WHEN cyber-Tories aren’t moaning about not having a referendum on the Lisbon Treaty, they like to bang on about the so-called “intrusive state”. Iain Dale yesterday carried a letter published in Der Spiegel:

Sir, At the end of August I’m leaving London because I don’t wish my child to be forced into the kind of conformity where not only are school uniforms obligatory but even haircuts are regulated. That’s to say nothing of the ever present CCTV in schools or of the fact that even primary school kids have to give fingerprints.

Hmm. Aren’t Tories the ones who are most likely to complain about lack of uniforms in schools? And since when was the government responsible for regulating haircuts (good idea, though; must mention it to the manifesto group…)?

As for CCTV, I know of no MPs whose constituents have approached them asking for fewer CCTV cameras in their constituencies. The only people in Glasgow who I’m aware are against them are drug dealers who would rather not be filmed going about their business.
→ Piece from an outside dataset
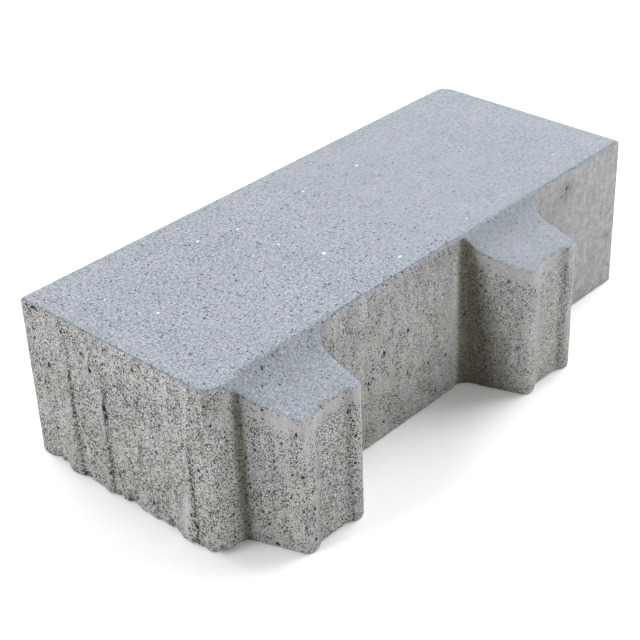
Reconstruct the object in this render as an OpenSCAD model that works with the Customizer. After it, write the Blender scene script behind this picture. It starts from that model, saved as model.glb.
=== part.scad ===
// Cast concrete paving stone with two spacer lugs, for laying with an open joint.
// Lengths are in millimetres. X runs along the stone, the lugs stand out towards -Y, and Z is up.
// The near end is the ribbed one at -X, the front is the long face with the lugs at -Y.
// The origin is at the centre of the body's bottom face, which lies on the bed.

/* [Body] */
// Length of the body, without the ribs on its near end
body_length = 288; // [240:1:360]
// Width of the body, without the lugs
body_width = 113; // [90:1:150]
// Height from the bed to the wearing face
body_height = 80; // [60:1:120]
// Chamfer along the edges of the wearing face
edge_chamfer = 1.5; // [0.5:0.1:2.5]

/* [Corners] */
// Radius of the near front corner, on the pad beside the first lug
near_front_radius = 3.5; // [1:0.5:5]
// Radius of the far front corner
far_front_radius = 1.5; // [0.5:0.5:8]
// Radius of the far back corner
far_back_radius = 4; // [0.5:0.5:8]
// Radius of the near back corner
near_back_radius = 2.5; // [0.5:0.5:8]

/* [Corner pad] */
// How far the pad between the near end and the first lug stands out from the front
pad_proud = 2.8; // [1:0.1:5]
// How far the pad runs on past the foot of the first lug
pad_overlap = 2.5; // [1:0.1:5]
// Radius of the pad's end above the first lug
pad_end_radius = 2.8; // [0.5:0.1:4]

/* [Lugs] */
// Distance from the near end to the middle of the first lug's tip
first_lug = 42; // [40:0.5:60]
// Distance between the middles of the two tips
lug_pitch = 148.5; // [110:0.5:160]
// How far the lugs stand out from the front
lug_reach = 30; // [20:0.5:40]
// Width of a lug across its tip
lug_tip = 35.5; // [34:0.5:44]
// How much further towards the near end a lug's foot is than its tip
near_flare = 10; // [2:0.5:12]
// How much further towards the far end a lug's foot is than its tip
far_flare = 3; // [1:0.5:12]
// Radius of the hollow at a lug's near foot
near_foot_radius = 4; // [1:0.5:6]
// Radius of the hollow at a lug's far foot
far_foot_radius = 9; // [1:0.5:14]
// Radius of the upright edges at the tip
lug_corner_radius = 3.5; // [1:0.5:4.5]

/* [Lug tops] */
// Distance from the front to the bend where the steep start of a lug's top turns into its slope
bend_out = 4.2; // [2:0.1:8]
// Drop from the wearing face to that bend
bend_drop = 7.8; // [5:0.1:10]
// Radius of the hollow that rounds the bend
bend_radius = 18; // [2:1:30]
// Drop from the wearing face to a lug's top at the tip
lug_tip_drop = 13.7; // [11:0.1:20]

/* [Lug channels] */
// Width of the floor of the upright channel in a lug's tip
channel_floor = 15; // [10:0.5:17]
// Width of that channel at its mouth
channel_mouth = 24; // [20:0.5:26]
// Depth of the channel
channel_depth = 2.5; // [1:0.1:4]
// Radius of the channel's bends
channel_radius = 4; // [1:0.5:5]

/* [End ribs] */
// Distance from the back to the first rib on the near end, at the bed
first_rib = 26; // [20:1:32]
// Distance from the back to the second rib
second_rib = 48; // [42:1:54]
// Distance from the front to the third rib
third_rib = 14; // [12:1:24]
// How far each rib stands out at the bed
rib_proud = [2.3, 1.4, 2.2]; // [0.5:0.1:3]
// How far below the wearing face each rib begins
rib_start = [14, 18, 26]; // [6:1:40]
// Run of a rib's gentle side, for each millimetre that it stands out
rib_gentle_run = 4.2; // [2:0.1:6]
// Run of a rib's steep side, for each millimetre that it stands out
rib_steep_run = 2.8; // [1:0.1:4]
// Lean of the ribs towards the front, in degrees
rib_lean = 2.5; // [0:0.5:6]

/* [Hidden] */
// Straight steps in one rounded corner
arc_steps = 6;
// How far cutting shapes run past what they cut
past = 5;
// How deep the pad and the lugs are rooted in the body
root = 12;
near_end = -body_length / 2;
far_end = body_length / 2;
front = -body_width / 2;
back = body_width / 2;
// How far a lug's near side has come in from its foot where it leaves the pad's face
pad_step_in = near_flare * pad_proud / lug_reach;
pad_end = near_end + first_lug - lug_tip / 2 - near_flare + pad_step_in + pad_overlap;
lug_top_slope = atan((lug_tip_drop - bend_drop) / (lug_reach - bend_out));
steep_slope = atan((bend_drop - edge_chamfer) / bend_out);
rib_places = [back - first_rib, back - second_rib, front + third_rib];
steep_start = norm([bend_out, bend_drop - edge_chamfer]);
// The hollow leaves a fiftieth of the steep start straight, below the chamfer
bend_hollow = min(bend_radius, 0.98 * steep_start / tan((steep_slope - lug_top_slope) / 2));

function turn_between(start, end) = end - start - 360 * round((end - start) / 360);

// The arc of radius r that rounds the corner b between a and c.
function corner_arc(a, b, c, r) =
    let (
        u = (a - b) / norm(a - b),
        v = (c - b) / norm(c - b),
        half = acos(u * v) / 2,
        centre = b + (u + v) / norm(u + v) * r / sin(half),
        first = b + u * r / tan(half) - centre,
        last = b + v * r / tan(half) - centre,
        start = atan2(first.y, first.x),
        turn = turn_between(start, atan2(last.y, last.x))
    )
    [for (i = [0:arc_steps]) let (t = start + turn * i / arc_steps) centre + r * [cos(t), sin(t)]];

// An outline from corners given as [x, y, radius], where a radius of 0 is a sharp corner.
function rounded_outline(corners) = [
    for (i = [0:len(corners) - 1])
        let (
            before = corners[(i + len(corners) - 1) % len(corners)],
            here = corners[i],
            after = corners[(i + 1) % len(corners)],
            point = [here.x, here.y]
        )
        each here.z == 0
            ? [point]
            : corner_arc([before.x, before.y], point, [after.x, after.y], here.z)
];

// A section with a flat top between two 45 degree slopes, which only the slopes and the top trim.
function roof(from, to) =
    let (eaves = body_height - edge_chamfer - past)
    [
        [from - past, -past],
        [to + past, -past],
        [to + past, eaves],
        [to - edge_chamfer, body_height],
        [from + edge_chamfer, body_height],
        [from - past, eaves]
    ];

// A block from the bed to the wearing face, with rounded corners and chamfered top edges.
// The corners run from the near front one round by the far front one.
module block(x_from, x_to, y_from, y_to, radii) {
    intersection() {
        linear_extrude(body_height)
            polygon(rounded_outline([
                [x_from, y_from, radii[0]],
                [x_to, y_from, radii[1]],
                [x_to, y_to, radii[2]],
                [x_from, y_to, radii[3]]
            ]));
        translate([0, y_to + past, 0])
            rotate([90, 0, 0])
                linear_extrude(y_to - y_from + 2 * past)
                    polygon(roof(x_from, x_to));
        translate([x_from - past, 0, 0])
            rotate([90, 0, 90])
                linear_extrude(x_to - x_from + 2 * past)
                    polygon(roof(y_from, y_to));
    }
}

module body() {
    block(near_end, far_end, front, back,
        [near_front_radius, far_front_radius, far_back_radius, near_back_radius]);
}

// The shallow pad that carries the near front corner out past the front.
module corner_pad() {
    block(near_end, pad_end, front - pad_proud, front + root,
        [near_front_radius, pad_end_radius, 0, 0]);
}

// Half of a lug's plan from its foot to the channel floor: X from the tip's middle, Y outwards.
// The foot has a hollow of foot_radius and stands on a face that lies foot_out proud of the front.
function lug_half(flare, foot_radius, foot_out) =
    let (foot = lug_tip / 2 + flare * (1 - foot_out / lug_reach))
    [
        [foot + foot_radius, -root, 0],
        [foot + foot_radius, foot_out, 0],
        [foot, foot_out, foot_radius],
        [lug_tip / 2, lug_reach, lug_corner_radius],
        [channel_mouth / 2, lug_reach, channel_radius],
        [channel_floor / 2, lug_reach - channel_depth, channel_radius]
    ];

function mirrored(corners) = [
    for (i = [len(corners) - 1:-1:0]) [-corners[i].x, corners[i].y, corners[i].z]
];

// A lug's side view: X outwards from the front, Y up.
function lug_side() = [
    [-root, 0, 0],
    [lug_reach + past, 0, 0],
    [lug_reach + past, body_height - lug_tip_drop - past * tan(lug_top_slope), 0],
    [bend_out, body_height - bend_drop, bend_hollow],
    [0, body_height - edge_chamfer, 0],
    [-root, body_height - edge_chamfer, 0]
];

// A lug whose near foot stands on a face that lies near_foot_out proud of the front.
module lug(near_foot_out) {
    near_half = lug_half(near_flare, near_foot_radius, near_foot_out);
    far_half = lug_half(far_flare, far_foot_radius, 0);
    near_most = near_half[0].x + past;
    far_most = far_half[0].x + past;
    intersection() {
        linear_extrude(body_height)
            mirror([0, 1, 0])
                polygon(rounded_outline(concat(far_half, mirrored(near_half))));
        translate([far_most, 0, 0])
            rotate([90, 0, -90])
                linear_extrude(near_most + far_most)
                    polygon(rounded_outline(lug_side()));
    }
}

// A ridge that stands proud of the near end at the bed and leans back into it further up.
module rib(place, proud, start) {
    height = body_height - start;
    depth = 2 * proud;
    intersection() {
        translate([near_end, place, 0])
            rotate([rib_lean, 0, 0])
                translate([-proud, 0, 0])
                    rotate([0, atan(proud / height), 0])
                        translate([0, 0, -past])
                            linear_extrude(height + 2 * past)
                                polygon([
                                    [0, 0],
                                    [depth, -depth * rib_steep_run],
                                    [depth, depth * rib_gentle_run]
                                ]);
        translate([near_end - past, front, 0])
            cube([past + root, body_width, body_height - past]);
    }
}

module paving_stone() {
    color([0.69, 0.71, 0.71]) {
        body();
        corner_pad();
        translate([near_end + first_lug, front, 0])
            lug(pad_proud);
        translate([near_end + first_lug + lug_pitch, front, 0])
            lug(0);
        for (i = [0:len(rib_places) - 1])
            rib(rib_places[i], rib_proud[i], rib_start[i]);
    }
}

paving_stone();
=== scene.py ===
"""Concrete paving stone with two spacer lugs, on a pale studio floor.

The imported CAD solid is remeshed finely, its edges are softened, and its faces get the pores, pits and
chipped bed edges of pressed concrete. The finish depends only on where a point lies on the stone.
"""

import math
from itertools import product
from types import SimpleNamespace

import bpy
import numpy as np
from mathutils import Matrix, Vector
from mathutils.kdtree import KDTree


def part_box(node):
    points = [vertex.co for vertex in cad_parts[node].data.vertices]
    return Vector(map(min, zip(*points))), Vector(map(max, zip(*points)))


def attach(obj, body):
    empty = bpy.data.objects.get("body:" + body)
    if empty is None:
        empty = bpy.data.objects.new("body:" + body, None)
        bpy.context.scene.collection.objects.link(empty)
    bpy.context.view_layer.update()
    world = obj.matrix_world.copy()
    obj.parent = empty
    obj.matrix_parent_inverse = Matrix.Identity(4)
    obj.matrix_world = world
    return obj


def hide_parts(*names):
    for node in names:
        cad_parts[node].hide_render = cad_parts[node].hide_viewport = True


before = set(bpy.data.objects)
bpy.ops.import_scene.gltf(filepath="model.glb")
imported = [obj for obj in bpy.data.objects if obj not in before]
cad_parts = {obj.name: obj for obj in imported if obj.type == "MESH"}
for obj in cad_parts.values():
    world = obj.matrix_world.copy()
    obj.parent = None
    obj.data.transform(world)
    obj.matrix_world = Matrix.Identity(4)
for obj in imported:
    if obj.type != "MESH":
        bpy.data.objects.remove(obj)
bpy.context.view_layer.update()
stone_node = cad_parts["paving_stone"]

# The stone's outer sizes in millimetres, from its CAD node.
MM = 0.001
stone_low, stone_high = (np.round(np.array(corner) / MM, 1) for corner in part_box("paving_stone"))
END, BACK, TOP = stone_high
FRONT = -BACK
LUG_REACH = FRONT - stone_low[1]

# The other sizes in millimetres, as in part.scad.
CHAMFER = 1.5
NEAR_FRONT_RADIUS = 3.5
FAR_BACK_RADIUS = 4.0
PAD_PROUD = 2.8
PAD_OVERLAP = 2.5
FIRST_LUG = 42.0
LUG_PITCH = 148.5
LUG_MIDDLES = (FIRST_LUG - END, FIRST_LUG - END + LUG_PITCH)
LUG_TIP = 35.5
NEAR_FLARE = 10.0
FAR_FLARE = 3.0
PAD_END = round(LUG_MIDDLES[0] - LUG_TIP / 2 - NEAR_FLARE * (1 - PAD_PROUD / LUG_REACH) + PAD_OVERLAP, 1)
BEND_OUT = 4.2
BEND_DROP = 7.8
TIP_DROP = 13.7
CHANNEL_MOUTH = 24.0
RIB_STEEP_RUN = 2.8
RIB_LEAN = math.radians(2.5)

# Each rib on the near end: its place across the stone at the bed, how far it stands out there, and its top.
RIBS = (
    (BACK - 26.0, 2.3, TOP - 14.0),
    (BACK - 48.0, 1.4, TOP - 18.0),
    (FRONT + 14.0, 2.2, TOP - 26.0),
)

# How far below the top edge a lug's own top counts, so that the trowelled top ends with the chamfer.
LUG_TOP_GAP = 0.6 * CHAMFER

# The mesh, in millimetres.
VOXEL = 0.6
SOFTENING = 0.6
SOFTENING_STEPS = 6
TRIANGLE_LIMIT = 190_000

# Corners that are worn rounder at the top: their place, which way they point and their radius lower down.
WORN_CORNERS = (
    ((-END, FRONT - PAD_PROUD), (-1, -1), NEAR_FRONT_RADIUS),
    ((END, BACK), (1, 1), FAR_BACK_RADIUS),
)
WORN_HEIGHT = 9.0
WORN_EXTRA_RADIUS = 5.0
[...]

That CCTV cameras are some kind of threat to civil liberties seems to have become one of these accepted “facts” that barely qualifies as an opinion, so scarce is the evidence in its favour.

The regular accusation that we are living in what is close to, or is in reality, a “police state” is not only ridiculous – it’s offensive to the millions of people across the world who do live in such states and who regard the UK, rightly, as a beacon of freedom and democracy. So there.